SHORT EXERCISE: Restate the complete material exactly.
━━━ DATA SHOWN
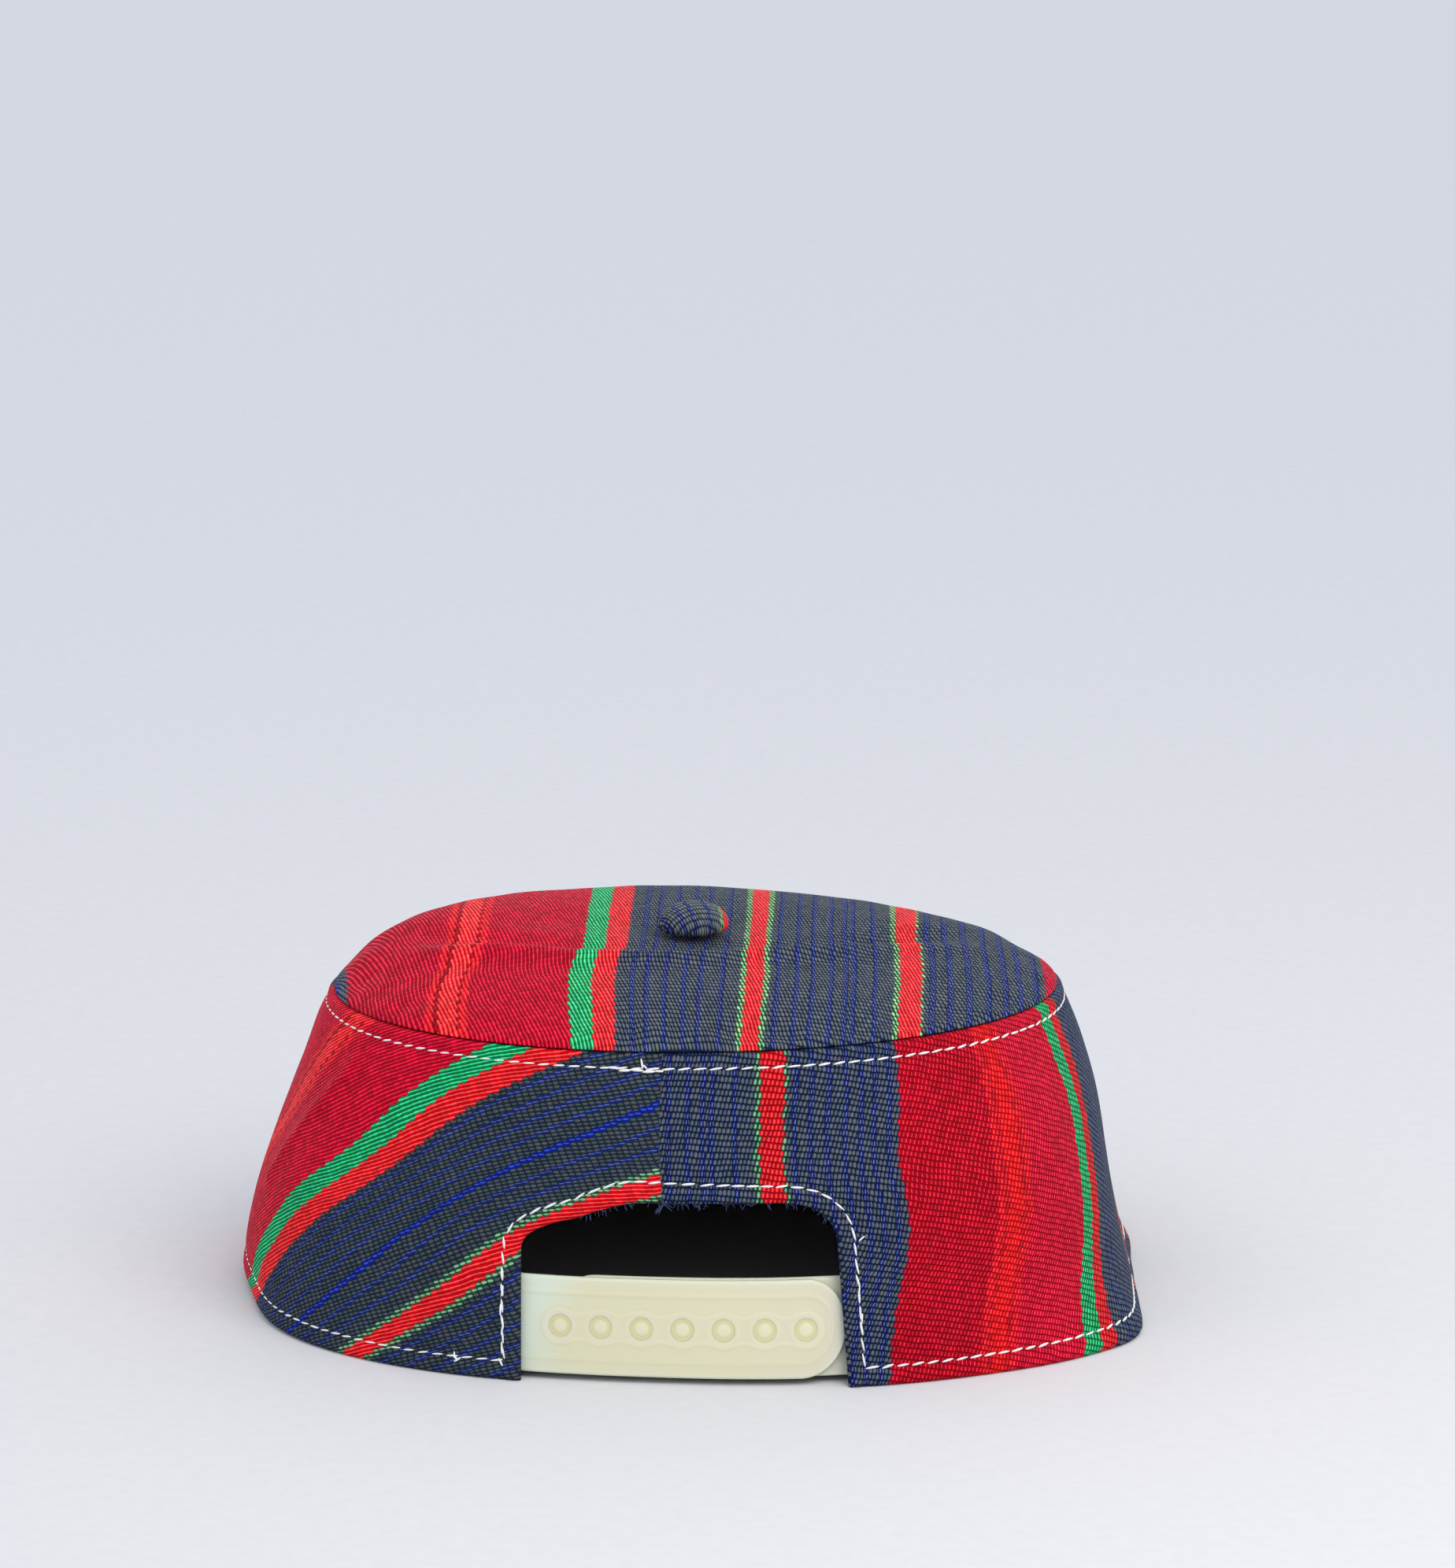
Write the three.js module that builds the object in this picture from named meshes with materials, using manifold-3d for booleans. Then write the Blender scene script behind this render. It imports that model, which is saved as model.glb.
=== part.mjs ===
// An aso oke pillbox hat with a snap strap at the back.
// Millimetres, +Z up. The origin is the middle of the rim, on the surface that the hat rests on.
// The strap opening, at the back of the hat, faces -Y, and +X is to the right seen from the back.
import * as THREE from "three";
import { ParametricGeometry } from "three/addons/geometries/ParametricGeometry.js";
import { mergeVertices } from "three/addons/utils/BufferGeometryUtils.js";
import Module from "manifold-3d";

const wasm = await Module();
wasm.setup();

// Outlines seen from above: squared ovals of half width, half depth, squareness and turn in degrees.
const RIM = { halfWidth: 93.2, halfDepth: 83.9, squareness: 2.42, turn: -7 };
const CROWN = { halfWidth: 74.3, halfDepth: 58.5, squareness: 2.03, turn: 4 };

// Side band: its height, cloth thickness and the swell of its wall at mid height.
const BAND_HEIGHT = 60.5;
const BAND_CLOTH = 2.2;
const BAND_SWELL = 3;
// Soft forms of the wall: how far each stands out, where round the hat and up the wall, and how wide.
const SOFT_FORMS = [
  { name: "dent in the right side", out: -5, angle: 12, spread: 26, rise: 0.3, riseSpread: 0.3 },
  { name: "flare of the hem at the right", out: 2.5, angle: -24, spread: 16, rise: 0, riseSpread: 0.16 },
];
// The stretch of hem on the left that stands off the floor.
const HEM_LIFT = { height: 2, angle: 180, spread: 25 };

// The soft forms move the middle of the hat's box, and this brings it back over the origin.
const CENTRING = { x: 0.88, y: -0.62 };

// Clearance between neighbouring pieces.
const GAP = 0.33;

// Strap opening, in the back view: its sides at the hem and under the arch, and the arch's height.
const OPENING = {
  leftHem: -33.8,
  left: -33.9,
  leftShoulder: 24,
  leftCrest: 31.1,
  leftCrestAt: -23.8,
  rightHem: 29.7,
  right: 27.1,
  rightShoulder: 25,
  crest: 33.8,
  crestFrom: -11,
  crestTo: 15,
  belowHem: 5,
  leftFlatness: 1.5,
  crestEase: 4,
};
// The cutter runs from inside the hat out past the back of the rim.
const CUTTER = { from: 40, depth: 60 };

// Top panel: cloth thickness, the step that its edge stands in from the band's edge, and its dome.
const PANEL_CLOTH = 1.6;
const PANEL_EDGE_STEP = 0.6;
const PANEL_SHOULDER = 0.7;
const SEAM_ALLOWANCE = 6;
const DOME = {
  height: 9.6,
  lean: 3,
  nearPower: 3,
  farPower: 10,
  farSoftness: 1.4,
  blendFrom: -25,
  blendTo: 15,
};
// The crease across the panel in front of the button, and the hollow around the button.
const RIDGE = { height: 0.6, at: -13, spread: 5 };
const HOLLOW = { depth: 0.8, at: 5, spread: 10 };
const CREASE_FADE = { from: 0.55, to: 0.9 };

// Covered button, with its shank and the small disc that holds it inside the hat.
const BUTTON = { x: -0.6, y: 0, radius: 7.2, height: 6, edge: 1.4 };
const SHANK = { radius: 1.6, holeRadius: 2, holeDepth: 12 };
const BUTTON_DISC = { radius: 4.5, thickness: 0.8, clearance: 0.7 };

// Snap strap: two moulded plates behind the opening, one with pegs and one with holes.
const STRAP = { low: 1.3, high: 19.4, thickness: 1.3 };
const STRAP_MIDDLE = (STRAP.low + STRAP.high) / 2;
// Runs are measured round the back of the hat from its middle, and each strap runs to its free end.
const OUTER_STRAP = { from: -47, to: 28.9 };
const INNER_STRAP = { from: 43, to: -31.5 };
const STRAP_END = { round: 8, bluntness: 0.93, crowding: 1.6 };
const SNAP = { count: 7, pitch: 8.03, first: -27, holeRadius: 2.25, pegRadius: 1.4, pegProud: 0.5, cut: 4 };
const BACK = { from: -150, to: -30, steps: 480 };
const PEG_SIDES = 12;
const HOLE_SIDES = 16;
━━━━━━
WRITTEN ANSWER:
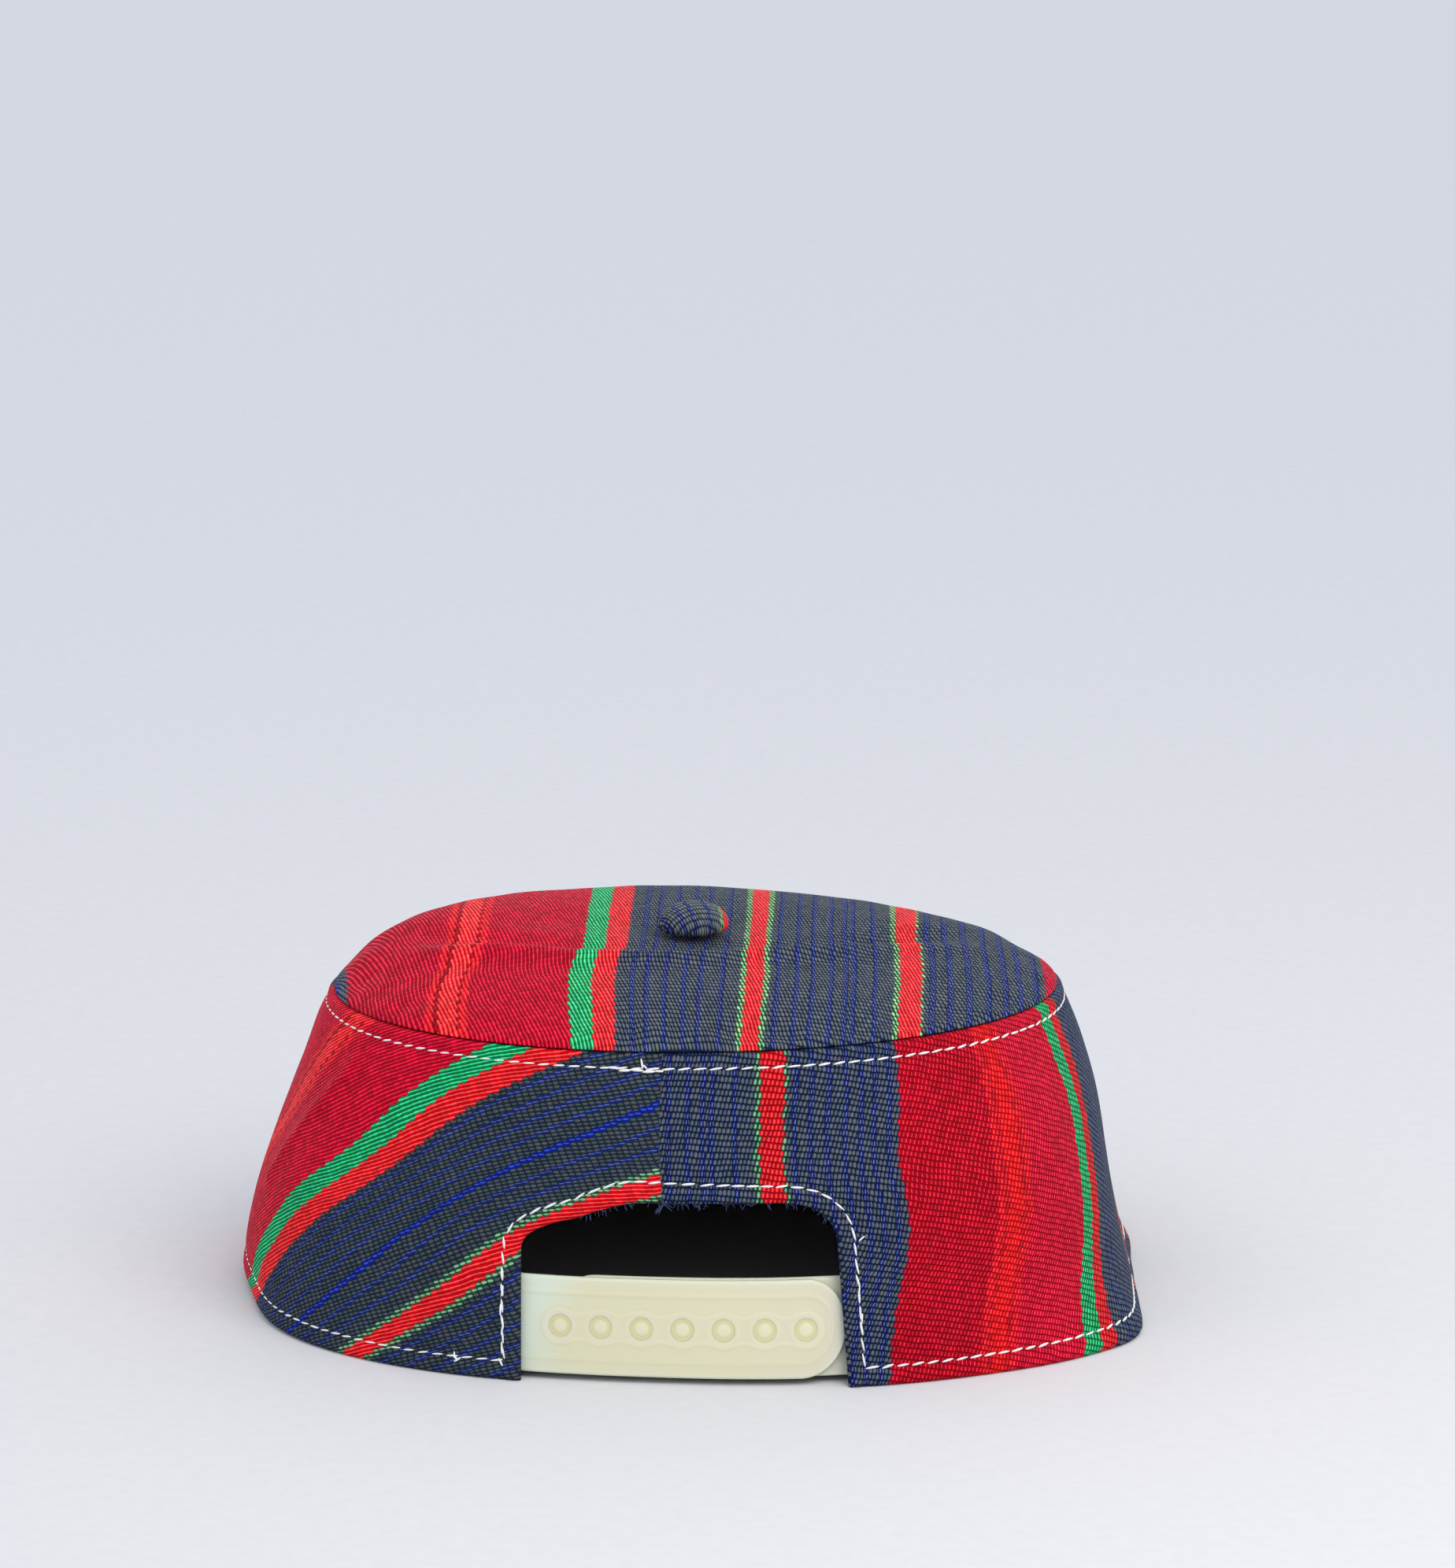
Write the three.js module that builds the object in this picture from named meshes with materials, using manifold-3d for booleans. Then write the Blender scene script behind this render. It imports that model, which is saved as model.glb.
=== part.mjs ===
// An aso oke pillbox hat with a snap strap at the back.
// Millimetres, +Z up. The origin is the middle of the rim, on the surface that the hat rests on.
// The strap opening, at the back of the hat, faces -Y, and +X is to the right seen from the back.
import * as THREE from "three";
import { ParametricGeometry } from "three/addons/geometries/ParametricGeometry.js";
import { mergeVertices } from "three/addons/utils/BufferGeometryUtils.js";
import Module from "manifold-3d";

const wasm = await Module();
wasm.setup();

// Outlines seen from above: squared ovals of half width, half depth, squareness and turn in degrees.
const RIM = { halfWidth: 93.2, halfDepth: 83.9, squareness: 2.42, turn: -7 };
const CROWN = { halfWidth: 74.3, halfDepth: 58.5, squareness: 2.03, turn: 4 };

// Side band: its height, cloth thickness and the swell of its wall at mid height.
const BAND_HEIGHT = 60.5;
const BAND_CLOTH = 2.2;
const BAND_SWELL = 3;
// Soft forms of the wall: how far each stands out, where round the hat and up the wall, and how wide.
const SOFT_FORMS = [
  { name: "dent in the right side", out: -5, angle: 12, spread: 26, rise: 0.3, riseSpread: 0.3 },
  { name: "flare of the hem at the right", out: 2.5, angle: -24, spread: 16, rise: 0, riseSpread: 0.16 },
];
// The stretch of hem on the left that stands off the floor.
const HEM_LIFT = { height: 2, angle: 180, spread: 25 };

// The soft forms move the middle of the hat's box, and this brings it back over the origin.
const CENTRING = { x: 0.88, y: -0.62 };

// Clearance between neighbouring pieces.
const GAP = 0.33;

// Strap opening, in the back view: its sides at the hem and under the arch, and the arch's height.
const OPENING = {
  leftHem: -33.8,
  left: -33.9,
  leftShoulder: 24,
  leftCrest: 31.1,
  leftCrestAt: -23.8,
  rightHem: 29.7,
  right: 27.1,
  rightShoulder: 25,
  crest: 33.8,
  crestFrom: -11,
  crestTo: 15,
  belowHem: 5,
  leftFlatness: 1.5,
  crestEase: 4,
};
// The cutter runs from inside the hat out past the back of the rim.
const CUTTER = { from: 40, depth: 60 };

// Top panel: cloth thickness, the step that its edge stands in from the band's edge, and its dome.
const PANEL_CLOTH = 1.6;
const PANEL_EDGE_STEP = 0.6;
const PANEL_SHOULDER = 0.7;
const SEAM_ALLOWANCE = 6;
const DOME = {
  height: 9.6,
  lean: 3,
  nearPower: 3,
  farPower: 10,
  farSoftness: 1.4,
  blendFrom: -25,
  blendTo: 15,
};
// The crease across the panel in front of the button, and the hollow around the button.
const RIDGE = { height: 0.6, at: -13, spread: 5 };
const HOLLOW = { depth: 0.8, at: 5, spread: 10 };
const CREASE_FADE = { from: 0.55, to: 0.9 };

// Covered button, with its shank and the small disc that holds it inside the hat.
const BUTTON = { x: -0.6, y: 0, radius: 7.2, height: 6, edge: 1.4 };
const SHANK = { radius: 1.6, holeRadius: 2, holeDepth: 12 };
const BUTTON_DISC = { radius: 4.5, thickness: 0.8, clearance: 0.7 };

// Snap strap: two moulded plates behind the opening, one with pegs and one with holes.
const STRAP = { low: 1.3, high: 19.4, thickness: 1.3 };
const STRAP_MIDDLE = (STRAP.low + STRAP.high) / 2;
// Runs are measured round the back of the hat from its middle, and each strap runs to its free end.
const OUTER_STRAP = { from: -47, to: 28.9 };
const INNER_STRAP = { from: 43, to: -31.5 };
const STRAP_END = { round: 8, bluntness: 0.93, crowding: 1.6 };
const SNAP = { count: 7, pitch: 8.03, first: -27, holeRadius: 2.25, pegRadius: 1.4, pegProud: 0.5, cut: 4 };
const BACK = { from: -150, to: -30, steps: 480 };
const PEG_SIDES = 12;
const HOLE_SIDES = 16;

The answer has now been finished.